Before the match, Murray had proclaimed Tsonga as one of the best grass-court players in the world and he was living up to the praise. He even came close to serving for the title when he had two break points on Murray’s serve at 5-5 and was unfortunate not to take one of them when the ball hit the net cord and bounced back on his own side.
Fittingly, the set went into a tie-break in which Murray started to serve better and Tsonga started to make errors. Murray clinched the tie-break 7-2 when a Tsonga forehand return went wide after which the Scot let out one of his trademark roars which made a fairly muted Queen’s Club crowd come alive.
Murray earned further break points in the early part of the third set but failed to take them. However, Tsonga was missing shots he had been making earlier in the match and the breakthrough for Murray came at 2-2 when Tsonga put a forehand wide to finally give Murray the crucial break.
From there, Murray was never troubled on serve and he even played a stunning yet unorthodox half-volley drop- shot through his legs towards the end which had the crowd on their feet. The victory was completed with an overhead smash on his first match point of three to round off a fine week.

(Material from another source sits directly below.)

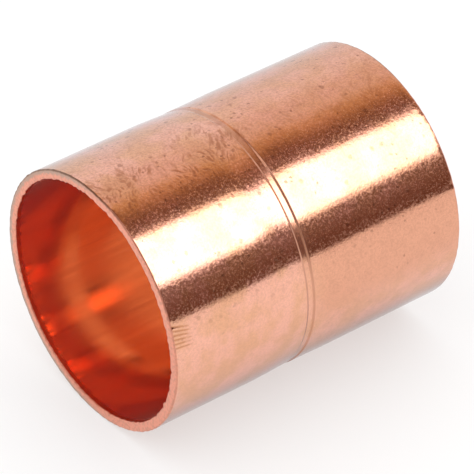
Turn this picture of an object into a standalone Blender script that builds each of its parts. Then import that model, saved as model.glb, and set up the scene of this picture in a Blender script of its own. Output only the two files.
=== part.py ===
"""Straight copper coupling for 28 mm tube, with soldered sockets and a rolled tube stop.

The fitting is one piece of drawn copper tube.  Both ends are sized to sockets, the ends are cut
square, and a ring rolled into the wall near the middle makes the stop that a tube butts against.
Its bore axis lies along +X, with the origin half way along the axis, and +Z points up.
"""
import math

import bpy

MM = 0.001

# Driving dimensions
LENGTH = 38.6 * MM            # cut end to cut end
SOCKET_OUTER_R = 15.2 * MM    # outside of both sockets
WALL = 1.15 * MM              # leaves a 28.1 mm bore for 28 mm tube
BORE_R = SOCKET_OUTER_R - WALL
GROOVE_X = -1.25 * MM         # middle of the rolled groove, measured from mid length
GROOVE_SINK = 0.23 * MM       # how far the groove's floor lies below the sockets' outside
GROOVE_FLOOR = 0.58 * MM      # width of the groove's flat floor
GROOVE_FLANK = 0.25 * MM      # width of each flank, from the floor to the shoulder
NECK_DEPTH = (0.14 * MM, 0.09 * MM)   # how far the -X and +X shoulders lie below the sockets
NECK_REACH = (5.0 * MM, 6.5 * MM)     # distance from the groove over which that fades out
STOP_X = -1.65 * MM           # crest of the tube stop, the bead that the groove raises inside
STOP_HEIGHT = 0.48 * MM       # how far the crest stands into the bore
STOP_FLANK = (3.0 * MM, 3.4 * MM)     # length of the bead's -X and +X slopes
OUTER_EDGE_R = 0.15 * MM      # edge break outside the cut ends
INNER_EDGE_R = 0.16 * MM      # edge break inside the cut ends

# Resolution
TURN_STEPS = 64
STOP_STEPS = 6
FLANK_STEPS = 3
NECK_STEPS = 3
EDGE_STEPS = 2

COPPER_COLOUR = (0.90, 0.50, 0.37, 1.0)
COPPER_ROUGHNESS = 0.22

COLLECTION_NAME = "copper_straight_coupling"
BODY_NAME = "coupling_body"


def clear_scene():
    """Remove every object of the start-up scene."""
    for obj in list(bpy.data.objects):
        bpy.data.objects.remove(obj, do_unlink=True)


def make_collection():
    """Return the collection that holds the fitting."""
    collection = bpy.data.collections.new(COLLECTION_NAME)
    bpy.context.scene.collection.children.link(collection)
    return collection


def copper_material():
    """Bright drawn copper."""
    material = bpy.data.materials.new("drawn_copper")
    material.use_nodes = True
    shader = material.node_tree.nodes["Principled BSDF"]
    shader.inputs["Base Color"].default_value = COPPER_COLOUR
    shader.inputs["Metallic"].default_value = 1.0
    shader.inputs["Roughness"].default_value = COPPER_ROUGHNESS
    return material


def cosine_fade(distance, flat, slope):
    """Height from 1 to 0: level for a distance of flat, then a cosine slope of the given width."""
    t = min(max((distance - flat) / slope, 0.0), 1.0)
    return 0.5 * (1.0 + math.cos(math.pi * t))


def pick_side(offset, pair):
    """The first of a pair of values on the -X side of a place, the second on its +X side."""
    return pair[0] if offset < 0.0 else pair[1]


def outer_radius(x):
    """Outside of the wall: the sockets, the shallow neck and the groove rolled into it."""
    offset = x - GROOVE_X
    depth = pick_side(offset, NECK_DEPTH)
    neck = depth * cosine_fade(abs(offset), 0.0, pick_side(offset, NECK_REACH))
    groove = (GROOVE_SINK - depth) * cosine_fade(abs(offset), GROOVE_FLOOR / 2, GROOVE_FLANK)
    return SOCKET_OUTER_R - neck - groove


def inner_radius(x):
    """Inside of the wall: the bore, with the stop standing into it."""
    offset = x - STOP_X
    return BORE_R - STOP_HEIGHT * cosine_fade(abs(offset), 0.0, pick_side(offset, STOP_FLANK))


def spaced(start, stop, steps):
    """Evenly spaced values after start, up to stop."""
    return [start + (stop - start) * i / steps for i in range(1, steps + 1)]


def bore_points():
    """Points (x, radius) along the bore, from the -X socket to the +X socket."""
    to_left, to_right = (spaced(0.0, flank, STOP_STEPS) for flank in STOP_FLANK)
    places = [STOP_X - d for d in reversed(to_left)] + [STOP_X] + [STOP_X + d for d in to_right]
    return [(x, inner_radius(x)) for x in places]


def outside_points():
    """Points (x, radius) along the outside, from the -X socket to the +X socket."""
    half = GROOVE_FLOOR / 2
    shoulder = half + GROOVE_FLANK
    flank = [half] + spaced(half, shoulder, FLANK_STEPS)
    to_left, to_right = (flank + spaced(shoulder, reach, NECK_STEPS) for reach in NECK_REACH)
    places = [GROOVE_X - d for d in reversed(to_left)] + [GROOVE_X + d for d in to_right]
    return [(x, outer_radius(x)) for x in places]


def edge_arc(x, radius, round_r, start_deg):
    """Quarter circle that breaks an edge; x and radius are its centre."""
    points = []
    for i in range(EDGE_STEPS + 1):
        angle = math.radians(start_deg + 90.0 * i / EDGE_STEPS)
        points.append((x + round_r * math.cos(angle), radius + round_r * math.sin(angle)))
    return points


def wall_section():
    """Closed outline (x, radius) of the wall: the bore from -X to +X, then the outside back."""
    end = LENGTH / 2
    outline = bore_points()
    outline += edge_arc(end - INNER_EDGE_R, BORE_R + INNER_EDGE_R, INNER_EDGE_R, -90.0)
    outline += edge_arc(end - OUTER_EDGE_R, SOCKET_OUTER_R - OUTER_EDGE_R, OUTER_EDGE_R, 0.0)
    outline += reversed(outside_points())
    outline += edge_arc(OUTER_EDGE_R - end, SOCKET_OUTER_R - OUTER_EDGE_R, OUTER_EDGE_R, 90.0)
    outline += edge_arc(INNER_EDGE_R - end, BORE_R + INNER_EDGE_R, INNER_EDGE_R, 180.0)
    return outline


def turned_body(collection):
    """The fitting itself: the wall's section turned about the bore axis.

    The section is drawn with the bore axis along local Z, and the object is laid over so that
    local Z becomes +X.  The section starts half a facet round, which puts a facet, not an edge,
    at the bottom where the fitting rests.
    """
    half_facet = math.pi / TURN_STEPS
    points = [
        (radius * math.cos(half_facet), radius * math.sin(half_facet), x)
        for x, radius in wall_section()
    ]
    edges = [(i, (i + 1) % len(points)) for i in range(len(points))]
    mesh = bpy.data.meshes.new(BODY_NAME)
    mesh.from_pydata(points, edges, [])
    mesh.materials.append(copper_material())

    body = bpy.data.objects.new(BODY_NAME, mesh)
    collection.objects.link(body)
    body.rotation_euler = (0.0, math.radians(90.0), 0.0)

    turn = body.modifiers.new("turn", "SCREW")
    turn.axis = "Z"
    turn.angle = 2.0 * math.pi
    turn.steps = TURN_STEPS
    turn.render_steps = TURN_STEPS
    turn.use_merge_vertices = True
    turn.merge_threshold = 0.00001
    turn.use_smooth_shade = True
    return body


def main():
    clear_scene()
    turned_body(make_collection())


main()
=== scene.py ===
"""Looks of the copper straight coupling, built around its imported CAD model.

The fitting lies on its side with its bore axis along +X.  Angles round the axis are measured
from straight up, towards -Y, which is the side that faces the camera.
"""

import math

import bpy
import numpy as np
from mathutils import Matrix, Vector


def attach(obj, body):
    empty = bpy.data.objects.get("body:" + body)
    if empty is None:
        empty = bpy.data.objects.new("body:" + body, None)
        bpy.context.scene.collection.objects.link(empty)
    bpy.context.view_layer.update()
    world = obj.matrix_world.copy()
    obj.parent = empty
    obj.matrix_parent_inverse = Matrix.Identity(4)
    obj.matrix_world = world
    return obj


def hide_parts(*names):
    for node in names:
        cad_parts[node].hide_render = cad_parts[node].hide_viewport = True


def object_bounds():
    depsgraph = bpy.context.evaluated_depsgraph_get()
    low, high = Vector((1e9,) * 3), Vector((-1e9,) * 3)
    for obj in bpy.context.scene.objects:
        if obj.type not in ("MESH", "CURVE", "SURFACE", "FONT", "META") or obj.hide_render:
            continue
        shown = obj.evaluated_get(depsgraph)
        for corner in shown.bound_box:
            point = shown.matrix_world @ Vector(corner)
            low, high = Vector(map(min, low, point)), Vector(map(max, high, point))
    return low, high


MM = 0.001
NODE = "coupling_body"

# Wall details that the CAD model's box doesn't give
GROOVE_SINK = 0.23 * MM       # the groove's floor, below the sockets' outside
GROOVE_FLOOR = 0.58 * MM
GROOVE_FLANK = 0.25 * MM
GROOVE_FADE = 0.14 * MM       # how much shallower the groove is on its shallow side
GROOVE_DEEPEST_DEG = 70.0
GROOVE_SHIFT = 0.40 * MM      # from the stop's crest to the middle of the groove
STOP_HEIGHT = 0.48 * MM       # the bead that rolling the groove raised in the bore
STOP_FLANK = (3.0 * MM, 3.4 * MM)     # its two slopes, -X and +X
NECK_DEPTH = (0.14 * MM, 0.09 * MM)   # at the groove's two shoulders, -X and +X
NECK_REACH = (5.0 * MM, 6.5 * MM)
OUTER_EDGE_R = 0.15 * MM
INNER_EDGE_R = 0.16 * MM

# Tool marks pressed into the rim of the -X end
MARK_COUNT = 6
MARK_FIRST_DEG = 68.6
MARK_PITCH_DEG = 1.95
MARK_LENGTH = 3.0 * MM
MARK_TWIST_DEG_PER_MM = (1.20, 0.45)  # of the first mark and the last: they fan together
MARK_WIDTH = 0.13 * MM        # from the middle to where a mark is 0.6 of its depth
MARK_DEPTH = 0.030 * MM
MARK_DEPTHS = (0.60, 1.20)    # of the first mark and the last, as shares of that depth
MARK_LEVEL = 0.35             # share of a mark's length before it begins to fade out
MARK_ALTERNATES = 0.18        # how much shorter every second mark is, as a share
MARK_SHORTENS = 0.04          # how much shorter each mark is than the one above, as a share

# Other small irregularities
OVAL = 0.020 * MM             # out of round, at the open ends
OVAL_TURN = 0.6               # radians
GROOVE_RIPPLE = 0.020 * MM    # in the groove's depth, round the ring
GROOVE_WAVES = (2, 9)         # fewest and most waves round the ring, here and below
FACE_WAVE = 0.012 * MM        # of the sawn faces, along the tube
FACE_WAVES = (2, 14)
FACE_REACH = 0.9 * MM
BURR_REACH = (0.05 * MM, 0.35 * MM)   # the burr is level for the first, then fades over the second
BURR_WAVES = ((20, 120), (20, 110))   # in the bore, outside
BURRS = ((-1.0, 0.050 * MM, 0.018 * MM), (1.0, 0.022 * MM, 0.010 * MM))   # end, in the bore, outside
DENT_COUNT = 70
DENT_ACROSS = (0.18 * MM, 0.5 * MM)
DENT_STRETCH = (1.0, 2.2)     # length along the tube, as a share of the distance across
DENT_DEPTH = (0.010, 0.022)   # as a share of the distance across
SEED = 11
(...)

“It has been one of the most fun weeks for me because the tennis in the last two matches was very good,” said Murray. “It was also relaxing. Everyone thinks that this period of the year is so stressful and that you can’t play and enjoy yourself, but I felt like I expressed myself well on court.
“I felt relaxed, I felt like I was hitting the ball really well and I enjoyed it. It was fun, even though there were rain delays, days off, guys pulling out and the small problems that I had, I enjoyed the week and dealt with everything that was in front of me.”